Fool in Trance

それはあった。それは二度とないだろう。思い出せ。

『ルックバック』(押山清高)

 

 

 藤本タツキ(『チェンソーマン』)原作の中編コミックを映画化したアニメーション『ルックバック』鑑賞。原作は未読。小学4年生の藤野と不登校の同級生・京本が漫画を通して成長していく姿を描く。

 

 これは評判通りの名作だった。好きなものに打ち込む喜び、同志と巡り会えた喜びを余すところなく描いた青春映画の逸品。描くべきことが描き切れているので、58分の上映時間でもちゃんと映画を見たという満足感があった。
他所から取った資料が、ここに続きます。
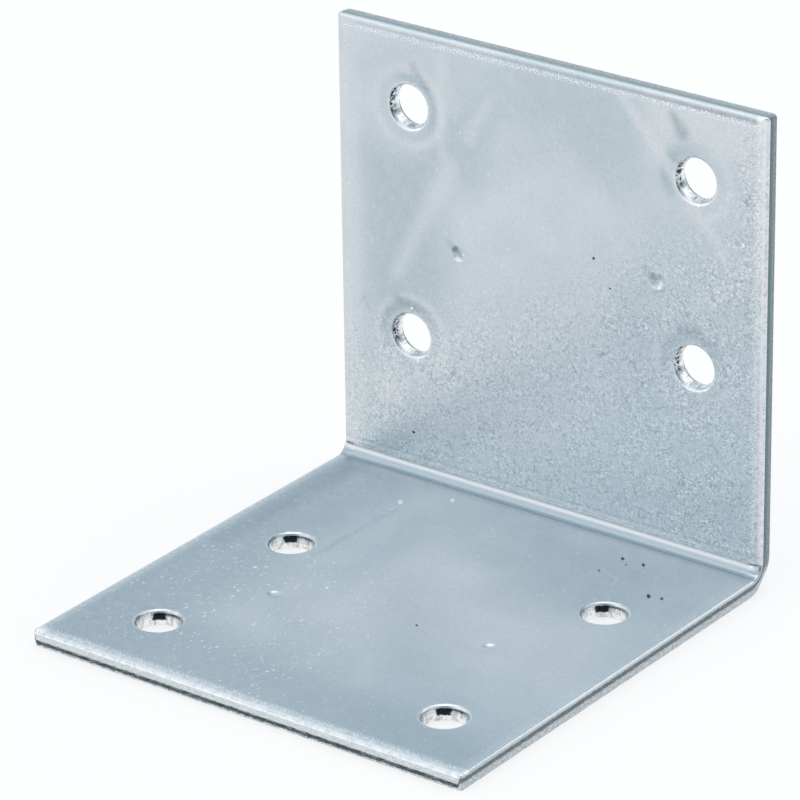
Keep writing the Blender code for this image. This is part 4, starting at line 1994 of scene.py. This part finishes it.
@dataclass(frozen=True)
class Studio:
    """The floor, the surroundings that light the bracket, and the camera."""

    room: Colour = (0.73, 0.80, 0.85)
    cards: tuple[Card, ...] = (
        Card(-38.0, 22.0, 30.0, 10.0, 4.0, (1.42, 1.42, 1.42)),
        Card(-38.0, 7.0, 30.0, 9.0, 4.0, (1.66, 1.64, 1.62)),
        Card(-62.0, 45.0, 42.0, 20.0, 9.0, (1.02, 1.10, 1.15)),
        Card(165.0, 38.0, 28.0, 16.0, 6.0, (1.60, 1.60, 1.62)),
        Card(37.0, 15.0, 26.0, 20.0, 8.0, (0.10, 0.12, 0.14)),
        Card(0.0, 90.0, 200.0, 26.0, 8.0, (1.9, 1.9, 1.9)),
    )
    backdrop: Colour = (1.0, 1.0, 1.0)
    floor_half: float = 450.0
    floor_gap: float = 0.02
    floor_colour: Colour = (0.90, 0.90, 0.90)
    floor_glow: float = 0.70
    camera_place: tuple[float, float, float] = (326.08, -433.47, 273.92)
    camera_azimuth: float = 36.972
    camera_elevation: float = 24.471
    camera_roll: float = -0.819
    camera_lens: float = 238.8
    camera_sensor: float = 36.0
    camera_range: float = 20000.0

    def build(self) -> None:
        """Set up everything round the bracket."""
        self._floor()
        self._surroundings()
        self._camera()
        bpy.context.scene.view_settings.view_transform = "Standard"

    def _floor(self) -> None:
        """Lay the pale floor under the bracket."""
        mesh = bpy.data.meshes.new("floor")
        half = self.floor_half * MM
        corners = [(-half, -half, 0), (half, -half, 0), (half, half, 0), (-half, half, 0)]
        mesh.from_pydata(corners, [], [(0, 1, 2, 3)])
        material, bench = new_finish("pale_floor")
        diffuse = bench.place("ShaderNodeBsdfDiffuse")
        bench.feed(diffuse.inputs["Color"], self.floor_colour)
        glow = bench.place("ShaderNodeEmission")
        bench.feed(glow.inputs["Strength"], 1.0)
        seen = bench.place("ShaderNodeLightPath").outputs
        shown = bench.calc("MAXIMUM", seen["Is Camera Ray"], seen["Is Glossy Ray"])
        shown = bench.calc("MAXIMUM", shown, seen["Is Transmission Ray"])
        share = bench.times(shown, self.floor_glow)
        surface = bench.blend_shaders(share, diffuse.outputs[0], glow.outputs[0])
        bench.finish("ShaderNodeOutputMaterial", surface)
        mesh.materials.append(material)
        floor = bpy.data.objects.new("floor", mesh)
        floor.location.z = -self.floor_gap * MM
        bpy.context.scene.collection.objects.link(floor)

    def _surroundings(self) -> None:
        """Paint the light and dark of the room on the world."""
        world = bpy.data.worlds.new("studio_room")
        world.use_nodes = True
        bpy.context.scene.world = world
        bench = NodeBench(world.node_tree)
        place = bench.place("ShaderNodeTexCoord").outputs["Generated"]
        colour: object = self.room
        for card in self.cards:
            colour = bench.blend(card.mask(bench, place), colour, card.colour)
        shaders = []
        for tint in (colour, self.backdrop):
            background = bench.place("ShaderNodeBackground")
            bench.feed(background.inputs["Color"], tint)
            shaders.append(background.outputs[0])
        seen = bench.place("ShaderNodeLightPath").outputs["Is Camera Ray"]
        bench.finish("ShaderNodeOutputWorld", bench.blend_shaders(seen, *shaders))

    def _camera(self) -> None:
        """Stand the camera in its place."""
        a, e, r = (math.radians(angle) for angle in
                   (self.camera_azimuth, self.camera_elevation, self.camera_roll))
        back = Vector((math.sin(a) * math.cos(e), -math.cos(a) * math.cos(e), math.sin(e)))
        level = Vector((math.cos(a), math.sin(a), 0.0))
        above = back.cross(level)
        right = level * math.cos(r) + above * math.sin(r)
        up = above * math.cos(r) - level * math.sin(r)
        data = bpy.data.cameras.new("camera")
        data.lens = self.camera_lens
        data.sensor_width = self.camera_sensor
        data.clip_end = self.camera_range * MM
        camera = bpy.data.objects.new("camera", data)
        turn = Matrix((right, up, back)).transposed()
        camera.matrix_world = Matrix.Translation(Vector(self.camera_place) * MM) @ turn.to_4x4()
        bpy.context.scene.collection.objects.link(camera)
        bpy.context.scene.camera = camera


def main() -> None:
    """Build the bracket and its studio."""
    logging.basicConfig(level=logging.INFO, format="%(message)s")
    form = SheetForm.from_frame()
    piece = Bracket(form).build()
    triangles = sum(len(face.vertices) - 2 for face in piece.data.polygons)
    LOG.info("%s: %d triangles", piece.name, triangles)
    Studio().build()
    LOG.info("studio: floor, room and camera")


if __name__ == "__main__":
    main()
声を担当した河合優実と吉田美月喜が名演を聞かせる。

 

 劇中、帰り道の様子が繰り返し描写される。田舎道を往く登場人物の歩き方を通して、季節や天候はもちろん、主人公の感情や、2人の関係性の変化などが手に取るように伝わってくる。素晴らしい。あれが映画(的表現)ですよ。そしてこの雪国出身者に響く映像は・・・と思ったら原作者は同郷なんだな。

 

 紛れもない名作だと思うけど、鑑賞中、何かが間違ってるという違和感もあって。高らかに鳴り響く音楽かなと思う。あれは感動を押し付けてるような印象だった。劇伴としては良いのかもしれないけど、田舎の中高生に寄り添うのはもっと違う音楽な気がする。きっとこの映画ならではの、というかあの2人ならではの音楽があったんじゃないか、それを聴きたかったなと思う。無い物ねだりかもしれないが・・・。  

 

 個人的には、漫画に打ち込む2人の成長がとてもよく描けていたので、終盤の(いささかあざとい)展開はいらないんじゃないと思ったりもする。あれなくても充分名作だよと思う。しかし作者(作り手)としては京都アニメーションの放火事件などが頭にあったと思われ、暗転には必然性があったのかな。単に悲劇に終わるだけではなく、そこに漫画(想像力)の勝利が描かれているのはとても良かったと思うけど。